Après une saison 1 extraordinaire, Mayor of Kingstown se devait de, au moins, transformer l'essai. La série créée par Taylor Sheridan (même s'il y a moins participé pour cette deuxième saison) et Hugh Dillon reste impressionnante. L'écriture, la réalisation, l'interprétation servent une intrigue qui va encore crescendo, peut-être un peu moins spectaculaire mais tout aussi intense et crépusculaire.
Au lendemain de l'émeute à la prison de Kingstown, les détenus survivants sont déplacés dans un ancien terrain où l'administration a installé des tentes et où les gardiens surveillent depuis des grues.
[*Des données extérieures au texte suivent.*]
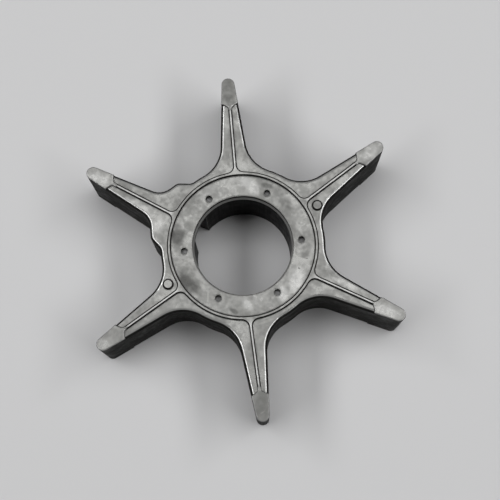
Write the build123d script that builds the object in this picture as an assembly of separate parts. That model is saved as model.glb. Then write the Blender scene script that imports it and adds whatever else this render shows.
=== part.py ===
from build123d import *
import os
from math import acos, cos, radians, sin, tan

# Rubber pump impeller: six flexible vanes moulded in one piece round a bored and keyed insert.
# Millimetres, +Z up the shaft. The origin is on the shaft axis in the plane of the insert's
# lower end, and +X points along the vane that stands over the keyway.

# Vanes
tip_radius = 39.45          # shaft axis to the end of a vane
tip_round = 1.5             # radius of a vane's rounded end
flank_angle = 5.5           # lean of each flank towards the tip
hub_radius = 18.55          # outside of the hub between two vanes
root_fillet = 8.0           # between the hub and a vane's flank
web_height = 16.4           # between the upper and lower faces of the webs and hub
web_edge_radius = 0.85      # rounding along the webs' edges
set_pivot = 19.0            # distance at which a soft vane has bent
vane_set = (-3.5, 0.4, 2.0, -0.4, 1.8, -0.8)    # bend of each vane, keyed vane first

# Sealing ribs and tip pads, on both faces
rib_height = 0.55           # above the web
rib_width = 0.84
rib_bevel = 0.25
ring_inner_radius = 16.12
ring_width = 0.9
rib_root_fillet = 1.6       # where a vane's rib runs into the ring
pad_length = 7.5            # end of the vane to the pad's inner point, where the rib runs in
pad_side = 6.15             # end of the vane to the pad's inner corners, at the flanks
pad_hollow = 0.2            # depth of the curve of each inner edge
pad_bevel = 0.2
pad_start = (0.3, 0.0, 0.25, -0.45, 0.0, 0.0)   # how much further out each pad begins

# Bore, insert and key
bore_radius = 11.0
lip_setback = 0.35          # rubber lip outside the bore
lip_chamfer = 0.6           # depth of the insert's chamfer under the lip
hub_cover = 1.2             # rubber over the insert's upper end
insert_radius = 15.3
keyway_width = 5.9
keyway_reach = 14.2         # shaft axis to the floor of the keyway
keyway_cap = 1.5            # insert left above the keyway
keyway_corner = 0.4
key_wall = 2.7              # insert round the keyway's floor and sides
key_wall_corner = 1.0

# Rubber housing over the key wall
housing_shoulder = (1.05, 7.1)      # beyond the hub, and from the vane's middle
housing_nose = 4.95                 # beyond the hub
housing_side_angle = 23.0
housing_nose_fillet = 4.0
housing_shoulder_fillet = 1.6
housing_side_fillet = 1.9

# Locating pin holes and moulding marks in the upper face
pin_hole_radius = 0.72
pin_hole_circle = 13.2
mark_radius = 1.22
mark_height = 0.5
mark_bevel = 0.33
marks = ((1, 18.85, -7.6), (4, 19.08, -7.1))    # vane beside, distance from the shaft, angle from the vane

# Worked out from the sizes above
vane_count = len(vane_set)
pitch = 360 / vane_count
lean = radians(flank_angle)
tip_centre = tip_radius - tip_round
flank_offset = tip_centre * sin(lean) + tip_round
insert_height = web_height - hub_cover
key_wall_reach = keyway_reach + key_wall
shoulder_x = hub_radius + housing_shoulder[0]
nose_x = hub_radius + housing_nose
pad_apex = tip_radius - pad_length
pad_corner = tip_radius - pad_side
full_height = web_height + 2 * rib_height


def flank(x):
    """Half the width of a vane at a distance from the shaft axis."""
    return (flank_offset - x * sin(lean)) / cos(lean)


def place_vane(index):
    """Place of one vane, turned about the shaft and bent at its root."""
    bend = Pos(X=set_pivot) * Rot(Z=vane_set[index]) * Pos(X=-set_pivot)
    return Rot(Z=index * pitch) * bend


def nearest(shape, x, y):
    """Corner of a flat shape that lies nearest to a point."""
    return shape.vertices().sort_by_distance((x, y, 0))[0]


def vane_blank():
    """Outline of one tapered vane with its round end, from the shaft axis out."""
    end_x = tip_centre + tip_round * sin(lean)
    end_y = tip_round * cos(lean)
    sides = Polyline((end_x, end_y), (0, flank(0)), (0, -flank(0)), (end_x, -end_y))
    end = ThreePointArc((end_x, -end_y), (tip_radius, 0), (end_x, end_y))
    return make_face(sides + end)


def star():
    """Outline of the hub and its six vanes, with wide curves at their roots."""
    blades = [place_vane(index) * vane_blank() for index in range(vane_count)]
    outline = Circle(hub_radius) + blades
    roots = outline.vertices().filter_by(lambda corner: Vector(corner).length < hub_radius + tip_round)
    # The keyed vane's own roots lie inside the housing.
    open_roots = roots.filter_by(lambda corner: corner.X < hub_radius * cos(radians(pitch / 2)))
    return fillet(open_roots, root_fillet)


def key_housing(outline):
    """Widens the outline round the keyed vane's root, with rounded shoulders."""
    x, y = shoulder_x, housing_shoulder[1]
    base = y + x * tan(radians(housing_side_angle))
    roof = Polygon((0, base), (0, -base), (x, -y), (nose_x, 0), (x, y), align=None)
    widened = outline + roof
    nose_slope = (nose_x - x) / y
    meet_x = nose_x - nose_slope * flank(x)
    normal = radians(90 - housing_side_angle)
    foot = normal - acos(base * sin(normal) / hub_radius)
    for side in (1, -1):
        widened = fillet(nearest(widened, meet_x, side * flank(meet_x)), housing_nose_fillet)
        widened = fillet(nearest(widened, x, side * y), housing_shoulder_fillet)
        foot_corner = nearest(widened, hub_radius * cos(foot), side * hub_radius * sin(foot))
        widened = fillet(foot_corner, housing_side_fillet)
    return widened


def webs():
    """Vanes and hub up to the web faces, with their edges rounded."""
    block = extrude(key_housing(star()), amount=web_height)
    faces = block.faces().filter_by(Axis.Z)
    return fillet(faces.edges(), web_edge_radius)


def ribs():
    """Sealing ring and the six vane ribs, standing out of both faces."""
    ring_outer = ring_inner_radius + ring_width
    ring = Circle(ring_outer)
    length = pad_corner - ring_inner_radius
    bar = Pos(X=ring_inner_radius + length / 2) * Rectangle(length, rib_width)
    net = ring + [place_vane(index) * bar for index in range(vane_count)]
    corners = net.vertices().filter_by(lambda corner: Vector(corner).length < ring_outer + rib_width)
    net = fillet(corners, rib_root_fillet) - Circle(ring_inner_radius)
    block = Pos(Z=-rib_height) * extrude(net, amount=full_height)
    faces = block.faces().filter_by(Axis.Z)
    return chamfer(faces.edges(), rib_bevel)


def pad(start):
    """Solid tip of a vane, standing out of both faces, with an arrow-shaped inner end."""
    corner = pad_corner + start
    apex = pad_apex + start
    half = flank(corner)
    arrow = [(corner, half), (apex, 0), (corner, -half)]
    middle = [(corner + apex) / 2 + pad_hollow, half / 2]
    beyond = Polyline(arrow[0], (corner, 2 * half), (2 * tip_radius, 2 * half))
    beyond += Polyline((2 * tip_radius, 2 * half), (2 * tip_radius, -2 * half))
    beyond += Polyline((2 * tip_radius, -2 * half), (corner, -2 * half), arrow[2])
    beyond += ThreePointArc(arrow[0], (middle[0], middle[1]), arrow[1])
    beyond += ThreePointArc(arrow[1], (middle[0], -middle[1]), arrow[2])
    block = Pos(Z=-rib_height) * extrude(vane_blank() & make_face(beyond), amount=full_height)
    faces = block.faces().filter_by(Axis.Z)
    return chamfer(faces.edges(), pad_bevel)


def mark(beside, distance, angle):
    """Low round mark that the mould leaves on a web beside a vane's rib."""
    disc = extrude(Circle(mark_radius), amount=2 * mark_height)
    disc = chamfer(disc.faces().sort_by(Axis.Z)[-1].edges(), mark_bevel)
    return Rot(Z=beside * pitch + angle) * Pos(X=distance, Z=web_height - mark_height) * disc


def insert_blank():
    """Outside of the insert: a plain sleeve with a thicker wall behind the keyway."""
    wall = Pos(X=key_wall_reach / 2) * Rectangle(key_wall_reach, keyway_width + 2 * key_wall)
    wall = fillet(wall.vertices().group_by(Axis.X)[-1], key_wall_corner)
    return extrude(Circle(insert_radius) + wall, amount=insert_height)


def hub_insert():
    """Bored insert with a keyway that is closed at its upper end."""
    bore = Cylinder(bore_radius, insert_height, align=(Align.CENTER, Align.CENTER, Align.MIN))
    mouth = Cone(bore_radius, bore_radius + lip_setback, lip_chamfer, align=bore.align)
    slot = Pos(X=keyway_reach / 2) * Rectangle(keyway_reach, keyway_width)
    slot = fillet(slot.vertices().group_by(Axis.X)[-1], keyway_corner)
    keyway = extrude(slot, amount=insert_height - keyway_cap)
    return insert_blank() - bore - Pos(Z=insert_height - lip_chamfer) * mouth - keyway


def rubber_body():
    """The moulding: hub, vanes, ribs, pads and marks, with the insert's place left in it."""
    body = webs() + ribs()
    body += [place_vane(index) * pad(pad_start[index]) for index in range(vane_count)]
    body += [mark(*place) for place in marks]
    lip = Pos(Z=web_height / 2) * Cylinder(bore_radius + lip_setback, 2 * full_height)
    pin_hole = Pos(X=pin_hole_circle, Z=web_height) * Cylinder(pin_hole_radius, 2 * hub_cover)
    holes = [Rot(Z=(index + 0.5) * pitch) * pin_hole for index in range(vane_count)]
    return body - insert_blank() - lip - holes


os.makedirs("parts", exist_ok=True)
for name, solid in (("rubber_body", rubber_body()), ("hub_insert", hub_insert())):
    export_step(solid, f"parts/{name}.step")
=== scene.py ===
"""Rubber pump impeller: the finish of its moulded rubber and hub insert, with floor, light and camera."""

from math import cos, radians, sin
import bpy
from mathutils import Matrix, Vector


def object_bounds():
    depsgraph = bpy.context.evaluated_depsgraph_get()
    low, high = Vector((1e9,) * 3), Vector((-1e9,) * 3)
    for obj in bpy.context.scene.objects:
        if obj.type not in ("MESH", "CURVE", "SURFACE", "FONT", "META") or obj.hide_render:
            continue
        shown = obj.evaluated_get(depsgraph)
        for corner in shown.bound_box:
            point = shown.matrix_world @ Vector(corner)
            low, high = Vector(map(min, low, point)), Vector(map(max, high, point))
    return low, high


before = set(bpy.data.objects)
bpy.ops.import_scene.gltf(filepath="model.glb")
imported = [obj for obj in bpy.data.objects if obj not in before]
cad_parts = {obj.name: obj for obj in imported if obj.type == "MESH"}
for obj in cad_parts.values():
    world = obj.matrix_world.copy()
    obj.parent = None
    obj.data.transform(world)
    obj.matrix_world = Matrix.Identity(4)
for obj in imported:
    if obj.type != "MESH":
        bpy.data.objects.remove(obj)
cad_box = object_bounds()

from types import SimpleNamespace

import bmesh
import bpy
from mathutils import Matrix, Vector

MM = 0.001
WHITE = (1.0, 1.0, 1.0, 1.0)
WHOLE = (0.0, 1.0)

# Camera, in a frame that is turned about the shaft so that +Y is up in the picture
picture_turn = radians(155.65)
camera_tilt = radians(11.53)
camera_pan = radians(0.67)
camera_place = Vector((1.40, 2.31, 261.6)) * MM
nearest_view = 10 * MM
sensor_width = 36.0
lens_length = 78.7

# Floor and background
floor_size = 6.0
floor_colour = (0.56, 0.56, 0.565, 1.0)
floor_roughness = 0.7
floor_gloss = 0.2
floor_fade = (0.25, 0.7)    # distances from the shaft between which the floor turns into the background
background_light = 0.6

# Lamps, which all shine at the origin
softbox_distance = 0.8
softbox_lean = radians(14)
softbox_size = (0.62, 0.36)
softbox_power = 2.3
side_lamp_distance = 0.9
side_lamp_height = radians(50)
side_lamp_size = (0.9, 0.2)
side_lamp_power = 4.2
room_light = 0.02

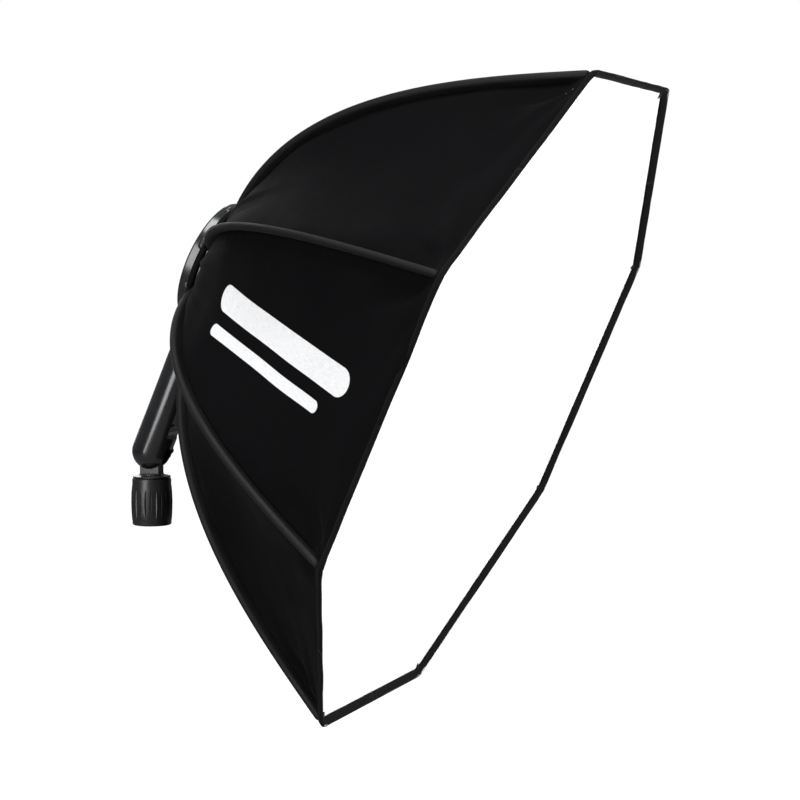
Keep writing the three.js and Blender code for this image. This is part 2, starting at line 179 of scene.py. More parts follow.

Mais cette situation provoque des tensions et des règlements de comptes parmi les prévenus, qui risquent de se propager à l'extérieur car les leaders ont été éliminés.
Cependant, Mike McLusky doit s'occuper de le protection de Iris car, Milo n'a pas pas été retrouvé parmi les détenus abattus durant l'émeute. Il veut la confier au programme fédéral de protection des témoins mais elle refuse. Il la confie alors à sa mère, ce qui déplaît à son frère Kyle, craignant que Milo ne la retrouve ici.. Comprenant les soucis qu'elle cause, la jeune femme fugue et part retrouver Joseph, le second de Milo. Kyle, par ailleurs, est suspendu de ses fonctions en attendant, avec Ian Ferguson, d'être interrogé par les affaires internes au sujet de l'intervention du S.W.A.T. lors de l'émeute.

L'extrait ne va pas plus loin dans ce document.